Proposal 6 – Enhance Shareholder Proxy Access
RESOLVED: Stockholders ask the board of directors to amend its proxy access bylaw provisions and any associated documents, to include the following change:
A shareholder proxy access director candidate shall not need to obtain a specific percentage vote in order to qualify as a shareholder proxy access director candidate at any future shareholder meeting.
This proposal is important because a shareholder proxy access candidate might not obtain the current required 25%-vote (and thus unfortunately be disqualified the following year under our current rule) even if he or she is the most qualified candidate to join our Board of Directors. Shareholders may simply believe that at the time of the annual meeting that the company is not ready for a proxy access candidate and hence may not support the candidate simply because the timing is not right.
The proxy access candidate may see emerging opportunities for Alaska Air and it might take time for shareholders to appreciate it. A year later a majority of shareholders might determine that the timing is right and hence they should not be deprived of voting for a highly qualified candidate.
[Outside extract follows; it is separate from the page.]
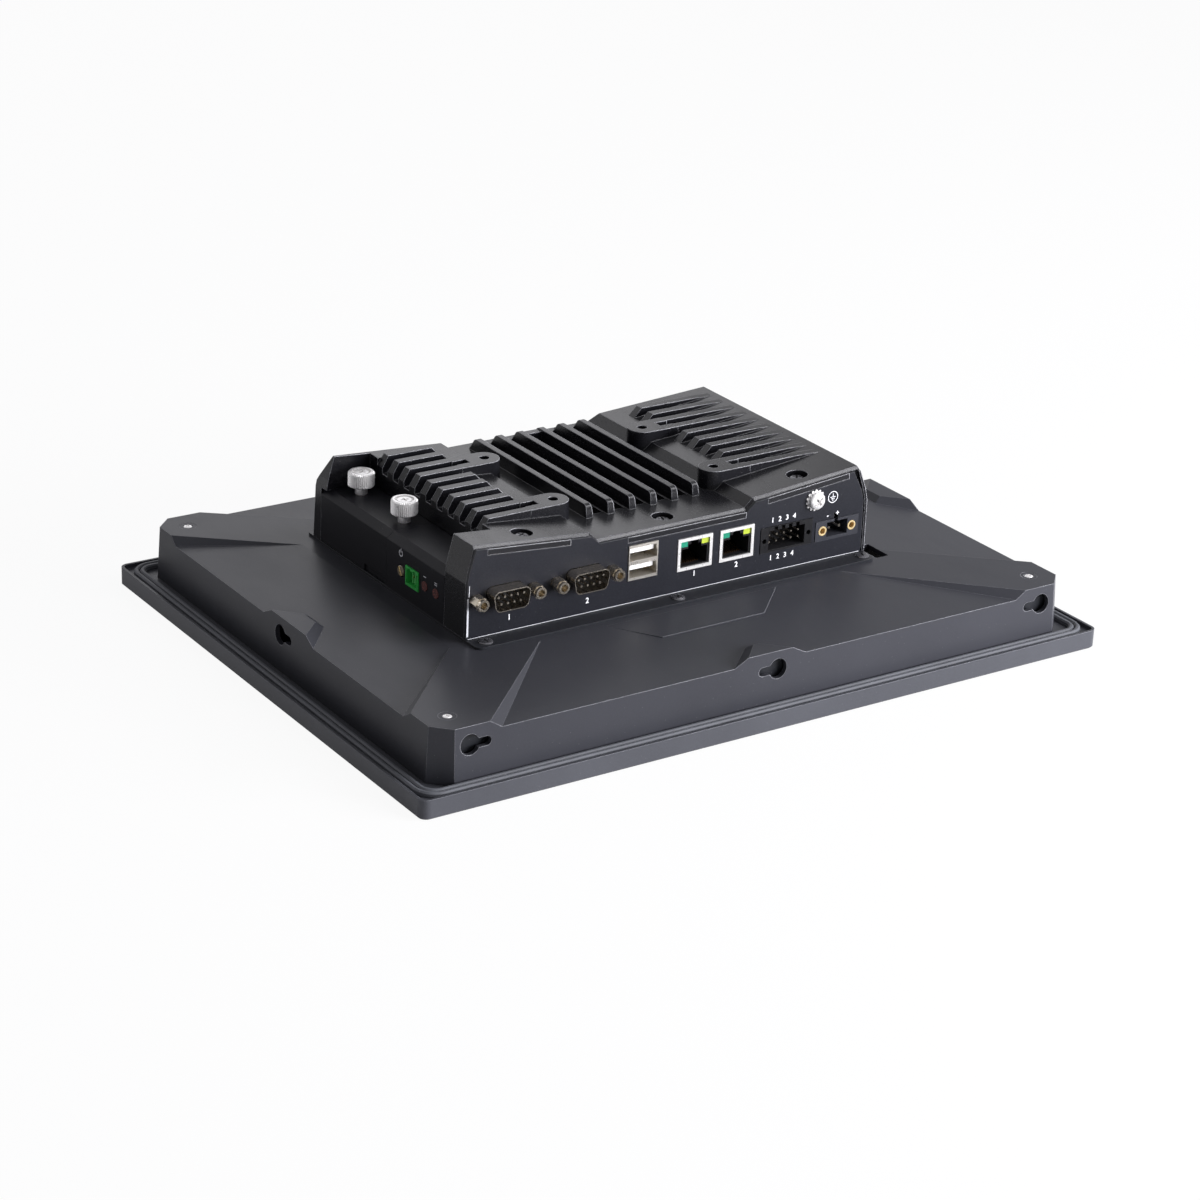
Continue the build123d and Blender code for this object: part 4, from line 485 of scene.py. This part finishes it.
# A geometry node tree under construction, with a named input for each size
class Recipe(NodeMaker):
    kinds = {float: "NodeSocketFloat", int: "NodeSocketInt", str: "NodeSocketMaterial"}

    def __init__(self, name, sizes):
        super().__init__(bpy.data.node_groups.new(name, "GeometryNodeTree"))
        self.sizes = sizes
        self.identifiers = {}
        sockets = self.tree.interface
        sockets.new_socket("Spots", in_out="INPUT", socket_type="NodeSocketGeometry")
        sockets.new_socket("Result", in_out="OUTPUT", socket_type="NodeSocketGeometry")
        for size, value in sizes.items():
            made = sockets.new_socket(size, in_out="INPUT", socket_type=self.kinds[type(value)])
            self.identifiers[size] = made.identifier
        self.node("NodeGroupInput")
        self.group = self.tree.nodes[0]

    def __getitem__(self, size):
        return Signal(self, self.group.outputs[size])

    # Extrudes the top face step by step: rise in metres, then size of the new face
    def raised(self, geometry, steps):
        top = True
        for rise, size in steps:
            wanted = {"Mesh": geometry, "Offset Scale": rise, "Individual": False, "Selection": top}
            extruded = self.node("GeometryNodeExtrudeMesh", {"mode": "FACES"}, wanted)
            top = Signal(self, extruded.socket.node.outputs["Top"])
            wanted = {"Geometry": extruded, "Selection": top, "Scale": size}
            geometry = self.node("GeometryNodeScaleElements", {"domain": "FACE"}, wanted)
        return geometry

    def moved(self, geometry, *shift):
        place = self.node("ShaderNodeCombineXYZ", {}, shift)
        return self.node("GeometryNodeTransform", {}, {"Geometry": geometry, "Translation": place})

    def drum(self, radius, length, sides, low):  # a round bar that stands on the height low
        wanted = {"Radius": radius, "Depth": length, "Vertices": sides}
        bar = self.node("GeometryNodeMeshCylinder", {}, wanted)
        return self.moved(bar, 0.0, 0.0, length * 0.5 + low)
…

It is especially important to improve a shareholder right, such as proxy access, to make up for our Board of Directors, under the leadership of Phyllis Campbell (who chaired the Board’s Governance Committee), taking away an important shareholder right – the right to an in-person annual meeting. We did not even have an opportunity to vote on giving up this right. Perhaps this downsizing of shareholder rights is to be expected since Ms. Campbell had 16-years long tenure and long-tenure is the opposite of shareholder-oriented independence in a director.
For decades shareholders of U.S. companies had a once-a-year opportunity to ask a $14 million CEO and directors questions in person. Now our directors can casually flip their phones to mute during the annual shareholder meeting and continue with their golf game.
Our management is now free to run a make-believe meeting with Investor Relations devising softball questions in advance while tossing out serious shareholder questions. Then our $14 million CEO can simply read the scripted IR answers from a teleprompter – no opportunity for the clarification of a vague answer.
The lack of an in-person annual meeting means that a board meeting can be scheduled months after the so-called virtual meeting – by which time any serious issues raised by shareholders under these adverse conditions will be long forgotten by the directors. Plus a virtual meeting guarantees that there will be no media coverage for the benefit of shareholders.
Shareholders can vote against the $14 million paycheck of a CEO who refuses to answer shareholder questions in-person and acts like in-person contact with shareholders is a nuisance.
Please vote yes to help make up for the loss of an in-person annual meeting:
THE BOARD OF DIRECTORS RECOMMENDS THAT YOU VOTE AGAINST PROPOSAL 6 FOR THE FOLLOWING REASONS:
In December 2015, the Board of Directors adopted a bylaw amendment granting proxy access to stockholders who meet certain stock holding and other eligibility requirements. The Company’s proxy access bylaw permits a stockholder, or a group of up to 20 stockholders, owning at least 3% of our outstanding shares of common stock continuously for at least three years, to nominate and include in our annual meeting proxy materials the greater of two director candidates or 20% of the total number of current director seats.
In addition, the Company’s proxy access bylaw provides that a candidate who does not receive at least 25% of the votes cast in favor of such candidate’s election will not be eligible to be nominated as a proxy access candidate for the following two annual meetings. The Board believes that the Company’s proxy access bylaw, including this provision regarding re-nominations, is consistent with prevailing market practice and strikes the appropriate balance between promoting stockholder nomination rights and protecting the interests of all of the Company’s stockholders.
The Board believes that the change advocated by the proponent is potentially disruptive and unnecessary. The requirement that a candidate receive at least 25% of the votes cast in favor of such candidate in order to be eligible to be nominated as a proxy access nominee for the following two annual meetings is a reasonable limitation that prevents the re-nomination of a candidate who failed to receive significant stockholder support. This provision is designed solely to prevent stockholders from abusing the proxy access process, subjecting the Company and other stockholders to the expense and effort of responding to proxy access, after that process has already been used once with a particular candidate whom stockholders as a whole did not meaningfully support.
A failure to demonstrate meaningful stockholder support for election as a director does not warrant the administrative burden and expense incurred to implement the proxy access right. A 25% threshold also represents less than half of the majority vote required for election as one of the Company’s directors. Recurring re-nominations without a voting percentage threshold could deny other eligible stockholders the opportunity to submit a more viable candidate due to procedures for selecting among nominees where there are multiple nominees from stockholders.
In addition, after considering this proposal, reviewing best practices employed by other companies, and seeking feedback from stockholders representing approximately 48% of the Company’s common stock, the Board believes that the inclusion of a re-nomination provision in the Company’s proxy access bylaw is consistent with approximately 80% of S&P 1500 companies that have implemented proxy access, and that the 25% threshold for re-nomination is by far the most common. Complete elimination of a re-nomination threshold does not reflect the prevailing market practice.
The proposal also addresses other matters unrelated to the subject of the proposal, such as the Company’s virtual shareholder meeting format. The Board’s position on virtual shareholder meetings is addressed in the Corporate Governance section of this Proxy Statement.
For the reasons stated above, the Board recommends a vote AGAINST the proposal.
THE BOARD OF DIRECTORS RECOMMENDS THAT YOU VOTE AGAINST PROPOSAL 6 WITH RESPECT TO ENHANCED SHAREHOLDER PROXY ACCESS.